Code Migration using Product APIs

This document describes the process of migrating Collibra Data Quality code across environments using Product APIs. It supports both pushdown and pullup datasets.

Note You must be logged in to Collibra Data Quality & Observability in order to access the Swagger API. Open Swagger from either the Admin Console or by clicking the icon in the upper right corner of the page.

The migration process consists of the following steps:

  1. Get definitions from the source environment
  2. Update payloads for the target environment
  3. Post definitions to target environment
  4. Run job using the definition

The following sections describe these steps in more detail.

Get definitions from the source environment

Use the following endpoints to get the data that you want to migrate.

Get dataset definitions

GET /v3/datasetDefs/{dataset}

This endpoint returns the dataset definition for the specified dataset.

Get rules

GET /v3/rules

This endpoint returns definitions of all the custom rules associated with the dataset specified.

Update payloads for the target environment

After retrieving the dataset and rules definitions, copy them to a text editor. You can then prepare them for use as payloads in the subsequent POST endpoints.

Note The following table provides the minimum number of properties to be updated. For a comprehensive list, create a sample dataset in the target environment using the UI and compare the JSON definitions.

Dataset payload

In the dataset payload, update the following fields for the target environment:

Field Description
host Change to the host name of the target environment. Use the endpoint v2/getremotehost if necessary.
user The Collibra DQ user that will be used to run the newly migrated datasets.
agentId Change the id and uuid values under agentId to match the target environment. Use the endpoint v2/getagents if necessary.
lib Verify that the library specified matches the target environment.
master Verify that the master URL (specified under spark) matches the target environment.

Rules payload

In the rules payload, verify that the userNM aligns with the target environment. Update the payload for each rule that you want to migrate.

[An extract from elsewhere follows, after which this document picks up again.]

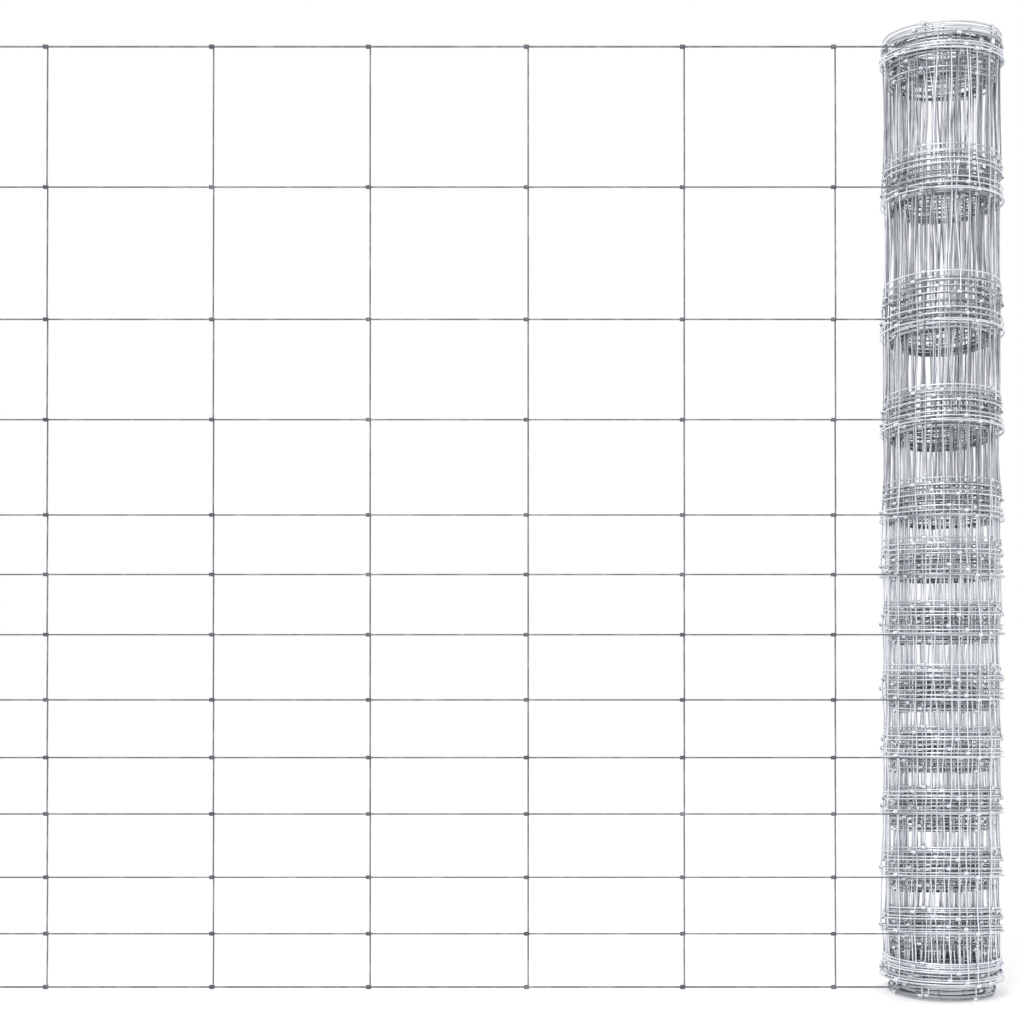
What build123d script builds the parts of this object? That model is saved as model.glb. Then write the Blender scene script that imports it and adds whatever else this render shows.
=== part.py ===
from build123d import *
import os

os.makedirs("parts", exist_ok=True)

# Knotted field fence of galvanised wire, 1.5 m high, in a 20 m roll.
# The roll stands on its end. The last metre and a half is unrolled from its front and runs
# flat towards -X, up to a plain cut end. Z runs up the roll's axis and the floor is z = 0.

# Wires, each drawn as a square bar
edge_wire = 3.0  # across the top and the bottom line wire
line_wire = 2.5  # across the line wires between them
stay_wire = 2.5  # across the upright stays
knot_sides = 6

# Fence: line wires upwards from the bottom one, stays outwards from the roll's axis
line_gaps = (85, 90, 101, 90, 92, 104, 96, 95, 152, 160, 211, 224)
first_stay = 192
stay_gaps = (241, 249, 252, 250, 265)
cut_end = 125  # line wire left past the last stay

# Hinge-joint knot: the ends of two stays wrapped side by side round the line wire
knot_wraps = 4
wrap_clearance = 0.1  # between a wrap and the line wire that it goes round

# Roll: its turns stand higher or lower than the next ones, so each line wire makes a tall band.
# The turns lie closer than two wires, because their line wires pass each other at other heights.
roll_radius = 99
bore_radius = 66
ring_lifts = (0, 24, 50, 68, 44, 18, 0, 30, 60, 74, 52, 26.5)  # inside out, a ring for each three turns
band_rise = 3  # how far the bands of knots stand out from the stays between them
band_shoulder = 15  # the height over which the stays draw in from a band
steepest_shoulder = 0.5  # how fast the roll may narrow where two bands are close

ring_wall = (roll_radius - bore_radius) / len(ring_lifts)
highest_lift = max(ring_lifts)
loose_lift = ring_lifts[-1]  # the loose end stays as high as the last turns
fence_height = sum(line_gaps)
line_levels = [edge_wire / 2 + sum(line_gaps[:count]) for count in range(len(line_gaps) + 1)]
stay_reaches = [first_stay + sum(stay_gaps[:count]) for count in range(len(stay_gaps) + 1)]
loose_length = stay_reaches[-1] + cut_end
sheet_y = -(roll_radius + edge_wire / 2)


def wire_across(line):
    return edge_wire if line in (0, len(line_gaps)) else line_wire


# The wound turns, as one turned solid round its bore
turn_height = fence_height + edge_wire

with BuildPart() as wound_roll:
    with BuildSketch(Plane.XZ):
        # each ring of turns is as tall as the fence, so the turns show as steps on both ends
        for ring, lift in enumerate(ring_lifts):
            with Locations((bore_radius + ring * ring_wall, lift)):
                Rectangle(ring_wall, turn_height, align=(Align.MIN, Align.MIN))
        # between two bands the stays draw in, less where the bands are close
        for line in range(len(line_gaps)):
            foot = line_levels[line] + highest_lift + wire_across(line) / 2
            head = line_levels[line + 1] - wire_across(line + 1) / 2
            shoulder = min(band_shoulder, (head - foot) / 2)
            if shoulder > 0:
                waist_radius = roll_radius - min(band_rise, steepest_shoulder * shoulder)
                outline = [
                    (roll_radius, foot),
                    (waist_radius, foot + shoulder),
                    (waist_radius, head - shoulder),
                    (roll_radius, head),
                ]
                if head - foot <= 2 * band_shoulder:
                    outline.pop(2)  # the two shoulders meet
                with BuildLine():
                    Polyline(outline, close=True)
                make_face(mode=Mode.SUBTRACT)
    revolve(axis=Axis.Z)

wound_roll.part.label = "wound_roll"
export_step(wound_roll.part, "parts/wound_roll.step")

# The line wires of the loose end, from the cut end to where they touch the roll
for line, level in enumerate(line_levels):
    with BuildPart() as line_bar:
        with BuildSketch(Plane.YZ.offset(-loose_length)):
            with Locations((sheet_y, level + loose_lift)):
                Rectangle(wire_across(line), wire_across(line))
        extrude(amount=loose_length)
    name = f"line_wire_{line + 1:02d}"
    line_bar.part.label = name
    export_step(line_bar.part, f"parts/{name}.step")

# The stays of the loose end, each knotted on every line wire that it crosses
knot_length = knot_wraps * stay_wire
for stay, reach in enumerate(stay_reaches, start=1):
    with BuildPart() as stay_bars:
        with BuildSketch(Plane.YZ.offset(-reach + stay_wire / 2)):
            for line, level in enumerate(line_levels):
                hole = wire_across(line) + 2 * wrap_clearance
                with Locations((sheet_y, level + loose_lift)):
                    RegularPolygon(hole / 2 + stay_wire, knot_sides, major_radius=False)
                    Rectangle(hole, hole, mode=Mode.SUBTRACT)
        extrude(amount=-knot_length)
        # each straight length is sunk half its thickness into the knots at its ends
        for line in range(len(line_gaps)):
            foot = line_levels[line] + loose_lift + wire_across(line) / 2 + stay_wire / 2
            head = line_levels[line + 1] + loose_lift - wire_across(line + 1) / 2 - stay_wire / 2
            with BuildSketch(Plane.XY.offset(foot)):
                with Locations((-reach, sheet_y)):
                    Rectangle(stay_wire, stay_wire)
            extrude(amount=head - foot)
    name = f"stay_wire_{stay}"
    stay_bars.part.label = name
    export_step(stay_bars.part, f"parts/{name}.step")
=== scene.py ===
import math
import random

import bpy
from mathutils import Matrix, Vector


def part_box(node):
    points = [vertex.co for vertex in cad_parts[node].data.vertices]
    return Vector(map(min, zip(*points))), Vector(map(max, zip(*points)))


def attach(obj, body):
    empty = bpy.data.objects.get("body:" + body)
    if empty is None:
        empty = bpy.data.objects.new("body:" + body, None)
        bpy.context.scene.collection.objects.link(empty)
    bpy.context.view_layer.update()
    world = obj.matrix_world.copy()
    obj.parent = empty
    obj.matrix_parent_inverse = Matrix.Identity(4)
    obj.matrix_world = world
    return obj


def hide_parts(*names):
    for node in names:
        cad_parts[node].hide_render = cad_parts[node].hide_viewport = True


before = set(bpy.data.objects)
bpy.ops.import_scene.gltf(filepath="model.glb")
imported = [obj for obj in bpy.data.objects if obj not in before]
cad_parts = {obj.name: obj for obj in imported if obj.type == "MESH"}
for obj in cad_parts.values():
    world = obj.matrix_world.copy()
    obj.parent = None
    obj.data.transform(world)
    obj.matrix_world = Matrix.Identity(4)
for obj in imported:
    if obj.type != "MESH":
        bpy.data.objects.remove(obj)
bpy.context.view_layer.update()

scene = bpy.context.scene
scene.view_settings.view_transform = "Standard"
mm = 0.001
lineCount = 13
stayCount = 6


# small helpers
def linear(hexColour):  # sRGB hex to the linear colour that shaders take
    parts = [int(hexColour[i:i + 2], 16) / 255 for i in (1, 3, 5)]
    return [p / 12.92 if p <= 0.04045 else ((p + 0.055) / 1.055) ** 2.4 for p in parts] + [1.0]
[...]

Post definitions to target environment

Use the payloads with following endpoints to migrate code to the target environment.

Post dataset definitions

POST /v3/datasetDefs

Post rules

POST /v3/rules/{dataset}

This endpoint can accept multiple rule definitions (i.e., an array of rules). If the rule already exists, the endpoint will overwrite the rule with the new values.

Run job

After migrating the datasets and rules, use the following endpoint to run the job:

POST /v3/jobs/run

Provide the following parameters:

Parameter Type Description
dataset string Specify the name of the dataset that you created.
runDate

string($date-time)

Specify the run date.
runDateEnd

string($date-time)

Required only for datasets that have a date range.
agentName string Specify the agentName. Use the endpoint v2/getagents if necessary to obtain the agentName. Required only for Pullup datasets.

You can check the status of the job from the Jobs page.